* _TASK DIRECTIONS_: Starting at the first line of the data below, write out each line exactly until you reach the line containing "grommet_lip_t = 3", and include that line too.

Begin STORED DATA

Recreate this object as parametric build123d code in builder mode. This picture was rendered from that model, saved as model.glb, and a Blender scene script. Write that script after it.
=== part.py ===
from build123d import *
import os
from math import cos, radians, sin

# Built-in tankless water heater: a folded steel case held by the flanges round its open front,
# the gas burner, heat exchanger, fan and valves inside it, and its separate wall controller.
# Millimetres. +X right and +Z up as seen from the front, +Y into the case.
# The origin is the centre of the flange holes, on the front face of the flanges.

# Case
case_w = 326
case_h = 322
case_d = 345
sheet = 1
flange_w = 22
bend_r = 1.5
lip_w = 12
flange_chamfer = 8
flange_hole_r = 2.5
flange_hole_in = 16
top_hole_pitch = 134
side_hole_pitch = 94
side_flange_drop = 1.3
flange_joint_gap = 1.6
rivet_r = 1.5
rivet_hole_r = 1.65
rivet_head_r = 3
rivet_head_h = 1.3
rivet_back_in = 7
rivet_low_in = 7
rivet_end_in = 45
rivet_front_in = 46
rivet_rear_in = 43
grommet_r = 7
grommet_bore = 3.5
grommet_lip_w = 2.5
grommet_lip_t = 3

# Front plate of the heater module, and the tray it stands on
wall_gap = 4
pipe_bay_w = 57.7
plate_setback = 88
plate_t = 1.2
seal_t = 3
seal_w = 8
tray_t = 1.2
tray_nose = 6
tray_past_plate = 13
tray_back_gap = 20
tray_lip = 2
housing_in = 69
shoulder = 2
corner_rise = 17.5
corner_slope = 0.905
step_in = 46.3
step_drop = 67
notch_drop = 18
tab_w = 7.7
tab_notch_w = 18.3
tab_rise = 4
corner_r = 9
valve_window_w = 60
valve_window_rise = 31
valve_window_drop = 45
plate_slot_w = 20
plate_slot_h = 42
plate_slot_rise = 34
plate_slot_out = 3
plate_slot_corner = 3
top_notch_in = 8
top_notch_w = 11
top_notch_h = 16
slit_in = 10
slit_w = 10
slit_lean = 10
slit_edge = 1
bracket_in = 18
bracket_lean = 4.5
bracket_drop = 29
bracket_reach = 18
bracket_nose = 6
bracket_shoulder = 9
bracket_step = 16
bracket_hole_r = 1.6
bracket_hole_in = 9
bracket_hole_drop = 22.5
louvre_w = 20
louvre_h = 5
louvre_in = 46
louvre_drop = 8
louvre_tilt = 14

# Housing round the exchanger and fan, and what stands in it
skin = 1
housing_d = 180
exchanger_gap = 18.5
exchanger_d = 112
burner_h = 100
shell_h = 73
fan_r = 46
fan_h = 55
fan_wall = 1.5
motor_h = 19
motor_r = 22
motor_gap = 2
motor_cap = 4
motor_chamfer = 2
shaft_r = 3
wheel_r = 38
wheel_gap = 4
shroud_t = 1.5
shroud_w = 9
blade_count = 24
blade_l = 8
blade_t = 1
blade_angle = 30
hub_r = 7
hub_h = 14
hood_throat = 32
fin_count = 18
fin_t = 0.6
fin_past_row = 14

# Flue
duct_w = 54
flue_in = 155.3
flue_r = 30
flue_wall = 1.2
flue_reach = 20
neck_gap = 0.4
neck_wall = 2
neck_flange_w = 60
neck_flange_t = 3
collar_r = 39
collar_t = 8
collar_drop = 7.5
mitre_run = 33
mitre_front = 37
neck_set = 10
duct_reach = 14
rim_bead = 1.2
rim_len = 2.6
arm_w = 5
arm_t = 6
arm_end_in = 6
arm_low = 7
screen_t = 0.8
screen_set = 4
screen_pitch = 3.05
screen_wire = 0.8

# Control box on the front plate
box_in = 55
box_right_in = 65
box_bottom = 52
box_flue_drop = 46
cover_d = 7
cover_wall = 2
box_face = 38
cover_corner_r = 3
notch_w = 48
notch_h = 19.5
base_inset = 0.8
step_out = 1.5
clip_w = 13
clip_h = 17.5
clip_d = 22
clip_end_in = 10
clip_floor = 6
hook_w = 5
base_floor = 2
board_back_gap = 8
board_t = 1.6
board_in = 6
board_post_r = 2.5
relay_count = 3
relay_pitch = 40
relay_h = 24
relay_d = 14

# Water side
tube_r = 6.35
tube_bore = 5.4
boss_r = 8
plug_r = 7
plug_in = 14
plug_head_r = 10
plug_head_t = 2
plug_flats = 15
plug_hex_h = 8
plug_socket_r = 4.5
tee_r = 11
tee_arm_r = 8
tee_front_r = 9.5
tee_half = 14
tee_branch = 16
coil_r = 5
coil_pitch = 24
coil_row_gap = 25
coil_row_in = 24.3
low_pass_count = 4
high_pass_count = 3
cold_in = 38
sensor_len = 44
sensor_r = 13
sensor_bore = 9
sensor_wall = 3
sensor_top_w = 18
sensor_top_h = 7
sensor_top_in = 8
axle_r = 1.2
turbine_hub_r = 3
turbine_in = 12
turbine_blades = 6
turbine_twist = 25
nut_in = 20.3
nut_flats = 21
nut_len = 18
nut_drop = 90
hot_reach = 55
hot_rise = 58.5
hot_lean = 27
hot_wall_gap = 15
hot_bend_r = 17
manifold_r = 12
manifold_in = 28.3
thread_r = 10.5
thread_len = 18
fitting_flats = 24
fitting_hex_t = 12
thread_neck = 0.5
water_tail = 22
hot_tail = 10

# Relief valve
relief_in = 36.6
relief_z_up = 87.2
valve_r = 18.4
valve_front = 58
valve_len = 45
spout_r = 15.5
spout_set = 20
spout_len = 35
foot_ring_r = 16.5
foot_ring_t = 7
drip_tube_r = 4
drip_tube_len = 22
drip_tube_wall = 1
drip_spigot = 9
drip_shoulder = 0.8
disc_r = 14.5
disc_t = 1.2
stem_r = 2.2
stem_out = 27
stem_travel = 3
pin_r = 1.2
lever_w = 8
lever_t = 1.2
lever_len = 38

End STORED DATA

* _IN RESPONSE_:
Recreate this object as parametric build123d code in builder mode. This picture was rendered from that model, saved as model.glb, and a Blender scene script. Write that script after it.
=== part.py ===
from build123d import *
import os
from math import cos, radians, sin

# Built-in tankless water heater: a folded steel case held by the flanges round its open front,
# the gas burner, heat exchanger, fan and valves inside it, and its separate wall controller.
# Millimetres. +X right and +Z up as seen from the front, +Y into the case.
# The origin is the centre of the flange holes, on the front face of the flanges.

# Case
case_w = 326
case_h = 322
case_d = 345
sheet = 1
flange_w = 22
bend_r = 1.5
lip_w = 12
flange_chamfer = 8
flange_hole_r = 2.5
flange_hole_in = 16
top_hole_pitch = 134
side_hole_pitch = 94
side_flange_drop = 1.3
flange_joint_gap = 1.6
rivet_r = 1.5
rivet_hole_r = 1.65
rivet_head_r = 3
rivet_head_h = 1.3
rivet_back_in = 7
rivet_low_in = 7
rivet_end_in = 45
rivet_front_in = 46
rivet_rear_in = 43
grommet_r = 7
grommet_bore = 3.5
grommet_lip_w = 2.5
grommet_lip_t = 3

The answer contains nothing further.